Configuration Tendency Context
Both Upright Leans No A situation may be at or past its peak — the collapse may already be in motion
One Reversed Conditional Depends on which card is reversed; one path may remain open while the other is blocked
Both Reversed Pause recommended Neither momentum nor closure is accessible right now — reassessment before action

Note: Tarot does not provide yes/no answers. This section reflects general energetic tendencies, not predictions.

Frequently Asked Questions

What does Six of Wands and Ten of Swords mean in a love reading?

The Six of Wands and Ten of Swords in a love reading often reflects a relationship that has reached a visible high point — a milestone, a moment of real connection — while simultaneously carrying an ending that may be unavoidable. It can also describe the experience of entering new romantic territory while still carrying the full weight of a past relationship's collapse. The two situations are both real, and the tension between them tends to be the actual subject of the reading.

Is this a positive or negative combination?

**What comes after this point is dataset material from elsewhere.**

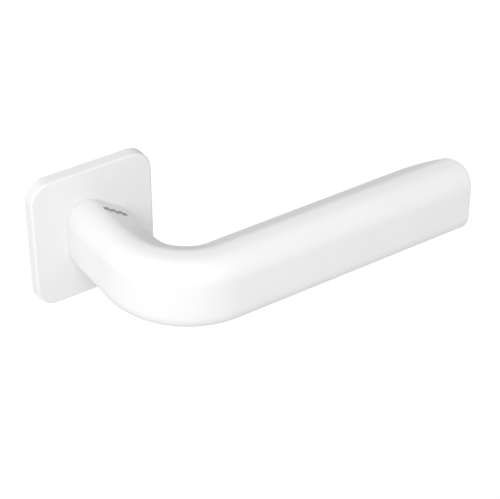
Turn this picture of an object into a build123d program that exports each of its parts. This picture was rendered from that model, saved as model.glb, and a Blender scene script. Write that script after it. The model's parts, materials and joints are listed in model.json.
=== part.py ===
from build123d import *
from math import degrees, pi
import os

# Tilt turn window handle. Millimetres. The origin is on the spindle's axis, in the plane of the sash.
# +X runs along the grip, which lies level here, +Y goes into the sash, the user is on the -Y side,
# and +Z is up.

# Rosette: the visible cap and the room inside it
ROSE_WIDTH = 52.0
ROSE_HEIGHT = 56.0
ROSE_DEPTH = 5.0
ROSE_CORNER = 8.5
ROSE_EDGE_ROUND = 0.9
COVER_SIDE_WALL = 1.2
COVER_FRONT_WALL = 1.0
COVER_OFF_SASH = 0.05
COVER_HOLE_R = 8.65

# Lever: a flat outer face, large roundings, and slopes from the shoulders to an inner face. The section
# swells round the bend. Shoulders are measured from the outer face, heights between sharp corners.
OUTER_FACE_X = -11.5
SECTION_DEPTH = 24.0
LEVER_HEIGHT = 30.0
OUTER_CORNER = 8.4
SHOULDER_ROUND = 8.0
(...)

This combination tends toward difficulty, but the nature of that difficulty matters. The Six of Wands and Ten of Swords together are not about failure alone — they are about the specific experience of succeeding and losing in close proximity. For some, that means a painful reckoning. For others, it marks a genuine turning point: the old chapter has unmistakably closed, which means a new one can actually begin. Context shapes whether this reads as collapse or as hard-won clarity.


Disclaimer: Tarot is a tool for self-reflection and personal insight. It does not predict the future or replace professional advice.